On Consent Without Breaking the Mood
Consent does not destroy romance; it protects it. Consent in a healthy relationship sounds like warmth, not formality. It is the gentle check-in: “Are you with me?” “Is this good for you?” “Tell me if you want more or less.” Some partners need ongoing reassurance to stay emotionally grounded. Others feel free with very little check-in. Both are normal.
How These Gears Work in Real Relationships
The gears are not steps on a ladder; they are stops on a country road. You take the ones that fit the day. Some days you drive slow. Some days the engine is already warm from all the connection you’ve built. Some partners move through each gear. Others shift quickly. Healthy intimacy makes room for both. It is not about rigidity but responsiveness — to yourself, your partner, and the moment.
How Often Should Partners Move Through the Gears
Emotional intimacy and affectionate touch belong in everyday life, though depth varies by need. Arousal intimacy shines a few times a week, but the warm-up varies widely. Intimate connection often finds a rhythm of one to two times a week or whatever supports both nervous systems. Spiritual intimacy appears naturally when the relationship is steady. These gears are not requirements but tools for understanding the many paths intimacy can take.
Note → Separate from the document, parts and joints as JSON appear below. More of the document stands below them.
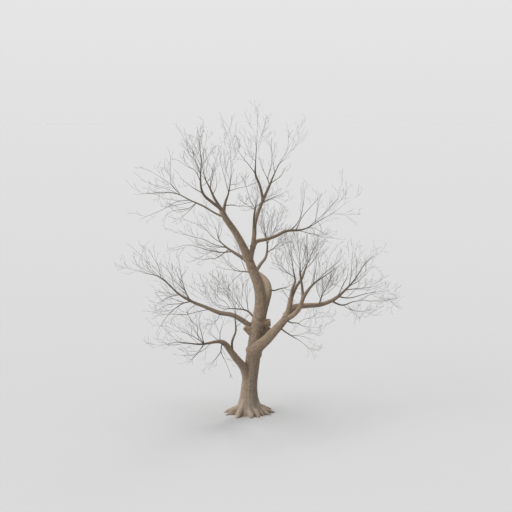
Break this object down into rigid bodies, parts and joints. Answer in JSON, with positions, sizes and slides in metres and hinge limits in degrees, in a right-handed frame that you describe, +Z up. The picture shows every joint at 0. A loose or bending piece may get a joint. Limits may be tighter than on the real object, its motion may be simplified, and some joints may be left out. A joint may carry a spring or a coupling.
{
  "type": "dead tree",
  "caption": "Bare dead broad-leaved tree, rooted, with a flared trunk, spreading boughs, sawn-off stubs and open twiggy crown.",
  "frame": {"origin": "middle of the flat cut under the trunk, at ground level", "axes": "+Z up the trunk, +X to the tree's right, +Y to its back"},
  "size_m": [11.1803, 9.3804, 11.8564],
  "materials": {
    "trunk_bark": "matt, furrowed grey-brown bark",
    "bough_bark": "matt, weathered grey-brown bark",
    "twig_wood": "matt, dull grey-brown dead twigs"
  },
  "bodies": {
    "root": {"back_bough": "bough_bark", "back_left_limb": "bough_bark", "back_left_limb_twigs": "twig_wood", "back_right_limb": "bough_bark", "back_right_limb_twigs": "twig_wood", "back_riser": "bough_bark", "back_riser_twigs": "twig_wood", "left_front_limb": "bough_bark", "left_front_limb_twigs": "twig_wood", "left_inner_limb": "bough_bark", "left_inner_limb_twigs": "twig_wood", "left_leader": "bough_bark", "left_middle_limb": "bough_bark", "left_middle_limb_twigs": "twig_wood", "left_reach_limb": "bough_bark", "left_reach_limb_twigs": "twig_wood", "low_left_bough": "bough_bark", "low_left_bough_twigs": "twig_wood", "low_left_riser": "bough_bark", "low_left_riser_twigs": "twig_wood", "mid_left_bough": "bough_bark", "mid_left_bough_twigs": "twig_wood", "mid_left_limb": "bough_bark", "mid_left_limb_twigs": "twig_wood", "mid_left_sprig": "bough_bark", "mid_left_sprig_twigs": "twig_wood", "right_bough": "bough_bark", "right_cross_riser": "bough_bark", "right_cross_riser_twigs": "twig_wood", "right_far_limb": "bough_bark", "right_far_limb_twigs": "twig_wood", "right_inner_riser": "bough_bark", "right_inner_riser_twigs": "twig_wood", "right_leader": "bough_bark", "right_leader_riser": "bough_bark", "right_leader_riser_twigs": "twig_wood", "right_leader_side": "bough_bark", "right_leader_side_twigs": "twig_wood", "right_leader_spur": "bough_bark", "right_leader_spur_twigs": "twig_wood", "right_leader_twigs": "twig_wood", "right_low_sprig": "bough_bark", "right_low_sprig_twigs": "twig_wood", "right_low_twig": "bough_bark", "right_low_twig_twigs": "twig_wood", "right_middle_bough": "bough_bark", "right_middle_bough_twigs": "twig_wood", "right_middle_riser": "bough_bark", "right_middle_riser_twigs": "twig_wood", "right_outer_bough": "bough_bark", "right_outer_bough_twigs": "twig_wood", "right_outer_riser": "bough_bark", "right_outer_riser_twigs": "twig_wood", "stub_back": "bough_bark", "stub_left": "bough_bark", "stub_right": "bough_bark", "trunk": "trunk_bark", "upper_right_bough": "bough_bark", "upper_right_bough_twigs": "twig_wood"}
  },
  "joints": []
}
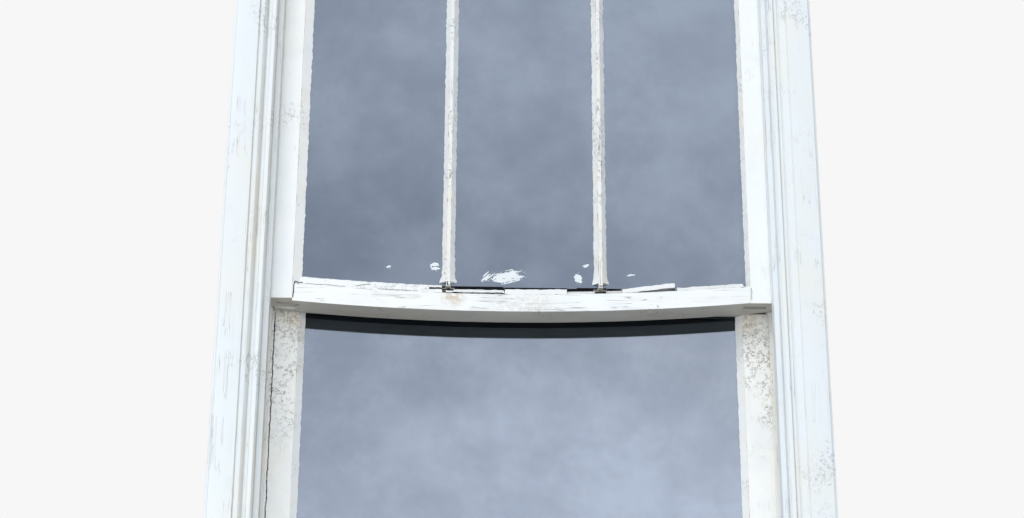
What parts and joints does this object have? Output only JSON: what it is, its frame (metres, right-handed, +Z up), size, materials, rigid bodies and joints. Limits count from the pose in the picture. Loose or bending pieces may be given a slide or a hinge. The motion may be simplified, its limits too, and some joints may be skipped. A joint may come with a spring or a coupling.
{
  "type": "sash window",
  "caption": "Weathered timber double-hung sash window with box frame, sagged check rail, tall upper panes over one lower pane, weights, pulleys and chains.",
  "frame": {"origin": "middle of the sill's flat underside, in the plane of the outside casing's front face", "axes": "+X to the right seen from outside, +Y into the building, +Z up"},
  "size_m": [1.036, 0.28, 1.7019],
  "materials": {
    "painted_wood": "matte",
    "inside_wood": "matte",
    "putty": "matte",
    "glass": "gloss",
    "cast_iron": "matte",
    "wheel_iron": "satin",
    "pulley_brass": "satin",
    "chain_steel": "satin",
    "brass": "satin"
  },
  "bodies": {
    "frame": {"back_lining_left": "inside_wood", "back_lining_right": "inside_wood", "brickmould_head": "painted_wood", "brickmould_left": "painted_wood", "brickmould_right": "painted_wood", "head_jamb": "inside_wood", "inside_lining_left": "inside_wood", "inside_lining_right": "inside_wood", "lower_chain_left": "chain_steel", "lower_chain_right": "chain_steel", "lower_pulley_case_left": "pulley_brass", "lower_pulley_case_right": "pulley_brass", "outside_casing_head": "painted_wood", "outside_casing_left": "painted_wood", "outside_casing_right": "painted_wood", "parting_bead_head": "painted_wood", "parting_bead_left": "painted_wood", "parting_bead_right": "painted_wood", "pocket_cover_left": "inside_wood", "pocket_cover_right": "inside_wood", "pulley_stile_left": "inside_wood", "pulley_stile_right": "inside_wood", "sill": "painted_wood", "stool": "inside_wood", "stop_bead_head": "inside_wood", "stop_bead_left": "inside_wood", "stop_bead_right": "inside_wood", "upper_chain_left": "chain_steel", "upper_chain_right": "chain_steel", "upper_pulley_case_left": "pulley_brass", "upper_pulley_case_right": "pulley_brass"},
    "upper_sash": {"lock_keeper": "brass", "rail_putty": "putty", "upper_pane_left": "glass", "upper_pane_middle": "glass", "upper_pane_right": "glass", "upper_putty": "putty", "upper_sash_check_rail": "painted_wood", "upper_sash_muntin_left": "painted_wood", "upper_sash_muntin_right": "painted_wood", "upper_sash_stile_left": "painted_wood", "upper_sash_stile_right": "painted_wood", "upper_sash_top_rail": "painted_wood"},
    "lower_sash": {"lock_base": "brass", "lower_pane": "glass", "lower_putty": "putty", "lower_sash_bottom_rail": "painted_wood", "lower_sash_check_rail": "painted_wood", "lower_sash_stile_left": "painted_wood", "lower_sash_stile_right": "painted_wood", "sash_lifts": "brass"},
    "lock_lever": {"lock_lever": "brass"},
    "upper_weight_left": {"upper_weight_left": "cast_iron"},
    "upper_wheel_left": {"upper_pulley_wheel_left": "wheel_iron"},
    "upper_weight_right": {"upper_weight_right": "cast_iron"},
    "upper_wheel_right": {"upper_pulley_wheel_right": "wheel_iron"},
    "lower_weight_left": {"lower_weight_left": "cast_iron"},
    "lower_wheel_left": {"lower_pulley_wheel_left": "wheel_iron"},
    "lower_weight_right": {"lower_weight_right": "cast_iron"},
    "lower_wheel_right": {"lower_pulley_wheel_right": "wheel_iron"}
  },
  "joints": [
    {"name": "upper_sash_slide", "type": "slide", "parent": "frame", "child": "upper_sash", "axis": [0, 0, 1], "range_m": [-0.68, 0], "deforming": ["upper_chain_left", "upper_chain_right"]},
    {"name": "lower_sash_slide", "type": "slide", "parent": "frame", "child": "lower_sash", "axis": [0, 0, 1], "range_m": [0, 0.68], "deforming": ["lower_chain_left", "lower_chain_right"]},
    {"name": "lock_lever_turn", "type": "hinge", "parent": "lower_sash", "child": "lock_lever", "pos_m": [0, 0.092, 0.86186], "axis": [0, 0, 1], "range_deg": [-180, 0]},
    {"name": "upper_weight_left_slide", "type": "slide", "parent": "frame", "child": "upper_weight_left", "axis": [0, 0, 1], "range_m": [0, 0.68]},
    {"name": "upper_wheel_left_turn", "type": "hinge", "parent": "frame", "child": "upper_wheel_left", "pos_m": [-0.4635, 0.045, 1.53336], "axis": [0, 1, 0], "continuous": true},
    {"name": "upper_weight_right_slide", "type": "slide", "parent": "frame", "child": "upper_weight_right", "axis": [0, 0, 1], "range_m": [0, 0.68]},
    {"name": "upper_wheel_right_turn", "type": "hinge", "parent": "frame", "child": "upper_wheel_right", "pos_m": [0.4635, 0.045, 1.53336], "axis": [0, 1, 0], "continuous": true},
    {"name": "lower_weight_left_slide", "type": "slide", "parent": "frame", "child": "lower_weight_left", "axis": [0, 0, 1], "range_m": [-0.68, 0]},
    {"name": "lower_wheel_left_turn", "type": "hinge", "parent": "frame", "child": "lower_wheel_left", "pos_m": [-0.4635, 0.104, 1.53336], "axis": [0, 1, 0], "continuous": true},
    {"name": "lower_weight_right_slide", "type": "slide", "parent": "frame", "child": "lower_weight_right", "axis": [0, 0, 1], "range_m": [-0.68, 0]},
    {"name": "lower_wheel_right_turn", "type": "hinge", "parent": "frame", "child": "lower_wheel_right", "pos_m": [0.4635, 0.104, 1.53336], "axis": [0, 1, 0], "continuous": true}
  ],
  "couplings": [
    {"joint": "upper_weight_left_slide", "follows": "upper_sash_slide", "ratio": -1},
    {"joint": "upper_wheel_left_turn", "follows": "upper_sash_slide", "rad_per_m": -42.553},
    {"joint": "upper_weight_right_slide", "follows": "upper_sash_slide", "ratio": -1},
    {"joint": "upper_wheel_right_turn", "follows": "upper_sash_slide", "rad_per_m": 42.553},
    {"joint": "lower_weight_left_slide", "follows": "lower_sash_slide", "ratio": -1},
    {"joint": "lower_wheel_left_turn", "follows": "lower_sash_slide", "rad_per_m": -42.553},
    {"joint": "lower_weight_right_slide", "follows": "lower_sash_slide", "ratio": -1},
    {"joint": "lower_wheel_right_turn", "follows": "lower_sash_slide", "rad_per_m": 42.553}
  ]
}
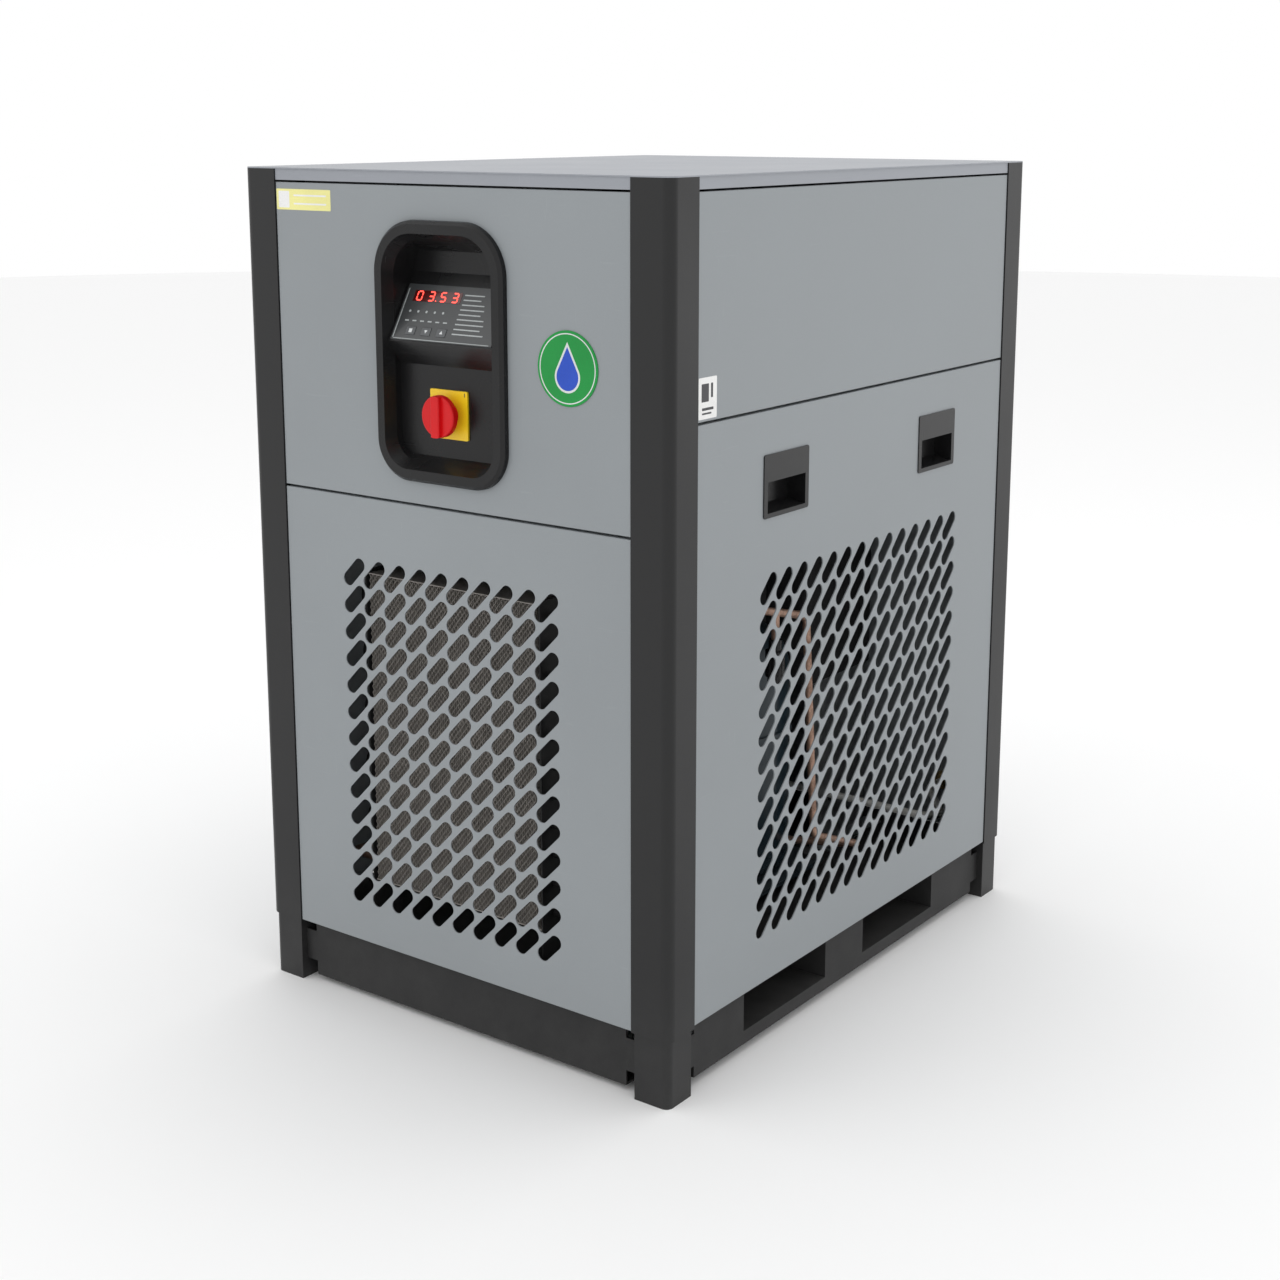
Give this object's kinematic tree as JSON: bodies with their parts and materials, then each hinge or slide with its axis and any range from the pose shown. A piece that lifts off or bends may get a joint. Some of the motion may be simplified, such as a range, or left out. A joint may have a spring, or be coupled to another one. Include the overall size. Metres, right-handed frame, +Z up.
{
  "type": "refrigerated air dryer",
  "caption": "Free-standing cabinet that cools compressed air and drains its water: black corner posts, grey sheet panels, slotted air grilles, recessed control panel.",
  "frame": {"origin": "on the floor, under the middle of the cabinet", "axes": "+Z up; the front with the control recess faces -Y; the slotted side grille faces +X; the air ports face +Y"},
  "size_m": [0.65, 0.859, 1.06],
  "materials": {
    "post_black": "satin black powder coat",
    "frame_black": "matte black powder coat",
    "panel_grey": "satin grey powder coat",
    "cover_grey": "satin grey powder coat",
    "black_plastic": "fine moulded grain",
    "grey_plastic": "moulded",
    "white_plastic": "moulded",
    "fascia_grey": "printed film",
    "red_window": "glowing red window",
    "key_grey": "moulded",
    "yellow_plastic": "moulded",
    "red_plastic": "moulded",
    "badge_green_blue": "printed",
    "zinc_steel": "zinc plated",
    "galvanised": "galvanised sheet",
    "copper": "drawn copper tube",
    "brass": "machined brass",
    "fin_aluminium": "thin fin stock",
    "cast_aluminium": "cast",
    "fan_black": "black paint",
    "motor_black": "black paint",
    "compressor_paint": "gloss blue-black paint",
    "pump_iron": "as cast",
    "rubber_black": "moulded",
    "foam_black": "closed-cell foam"
  },
  "bodies": {
    "cabinet": {"corner_posts": "post_black", "post_feet": "post_black", "base_rails": "frame_black", "base_deck": "frame_black", "cross_rails": "galvanised", "top_cover": "cover_grey", "front_upper_panel": "panel_grey", "front_lower_panel": "panel_grey", "rear_upper_panel": "panel_grey", "rear_lower_panel": "panel_grey", "right_upper_panel": "panel_grey", "left_upper_panel": "panel_grey", "panel_sockets": "black_plastic", "rear_screws": "zinc_steel", "round_badge": "badge_green_blue", "control_bezel": "black_plastic", "controller_body": "black_plastic", "controller_fascia": "fascia_grey", "led_window": "red_window", "switch_plate": "yellow_plastic", "switch_body": "grey_plastic", "electrical_plate": "galvanised", "contactor": "grey_plastic", "cable_gland": "grey_plastic", "condenser_fins": "fin_aluminium", "condenser_tubes": "frame_black", "condenser_frame": "frame_black", "fan_shroud": "galvanised", "fan_motor": "motor_black", "motor_bracket": "fan_black", "compressor_shell": "compressor_paint", "compressor_pump": "pump_iron", "compressor_mounts": "rubber_black", "exchanger_jacket": "foam_black", "exchanger_core": "cast_aluminium", "exchanger_brackets": "galvanised", "air_ports": "brass", "discharge_line": "copper", "fan_pressure_switch": "black_plastic", "filter_drier": "copper", "liquid_line": "copper", "bypass_valve": "brass", "suction_line": "foam_black", "drain_valve": "brass", "drain_body": "black_plastic", "drain_hose": "white_plastic", "drain_outlet": "brass"},
    "right_cover": {"right_lower_panel": "panel_grey", "right_handles": "black_plastic", "right_panel_studs": "zinc_steel"},
    "left_cover": {"left_lower_panel": "panel_grey", "left_handles": "black_plastic", "left_panel_studs": "zinc_steel"},
    "main_switch": {"switch_knob": "red_plastic"},
    "fan": {"fan_rotor": "fan_black"},
    "set_button": {"set_key": "key_grey"},
    "down_button": {"down_key": "key_grey"},
    "up_button": {"up_key": "key_grey"},
    "drain_valve_lever": {"drain_lever": "red_plastic"},
    "drain_test": {"drain_test_button": "key_grey"}
  },
  "joints": [
    {"name": "right_cover_pull", "type": "slide", "parent": "cabinet", "child": "right_cover", "axis": [1, 0, 0], "range_m": [0, 0.04]},
    {"name": "left_cover_pull", "type": "slide", "parent": "cabinet", "child": "left_cover", "axis": [-1, 0, 0], "range_m": [0, 0.04]},
    {"name": "main_switch_turn", "type": "hinge", "parent": "cabinet", "child": "main_switch", "pos_m": [-0.005, -0.404, 0.778], "axis": [0, -1, 0], "range_deg": [0, 90]},
    {"name": "fan_spin", "type": "hinge", "parent": "cabinet", "child": "fan", "pos_m": [-0.015, -0.302, 0.3645], "axis": [0, 1, 0], "continuous": true},
    {"name": "set_key_press", "type": "slide", "parent": "cabinet", "child": "set_button", "axis": [0, 0.866, -0.5], "range_m": [0, 0.0007], "stiffness_N_per_m": 1500},
    {"name": "down_key_press", "type": "slide", "parent": "cabinet", "child": "down_button", "axis": [0, 0.866, -0.5], "range_m": [0, 0.0007], "stiffness_N_per_m": 1500},
    {"name": "up_key_press", "type": "slide", "parent": "cabinet", "child": "up_button", "axis": [0, 0.866, -0.5], "range_m": [0, 0.0007], "stiffness_N_per_m": 1500},
    {"name": "drain_lever_turn", "type": "hinge", "parent": "cabinet", "child": "drain_valve_lever", "pos_m": [0.026, 0.28, 0.254], "axis": [-1, 0, 0], "range_deg": [0, 90]},
    {"name": "drain_test_press", "type": "slide", "parent": "cabinet", "child": "drain_test", "axis": [0, 1, 0], "range_m": [0, 0.002], "stiffness_N_per_m": 800}
  ]
}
A Closing Thought Shared..
Intimacy is not about following a formula. It is about tending the connection you already share. When couples use these gears as guides instead of rules, the relationship stops feeling pressured and starts feeling alive again. Some days you move slowly through each gear. Other days you skip around because the bond is already strong and the moment is right. And for some, honoring each gear every single time is exactly what creates safety and connection. When love is steady and safe you can start anywhere you want — and still end up closer than you were before.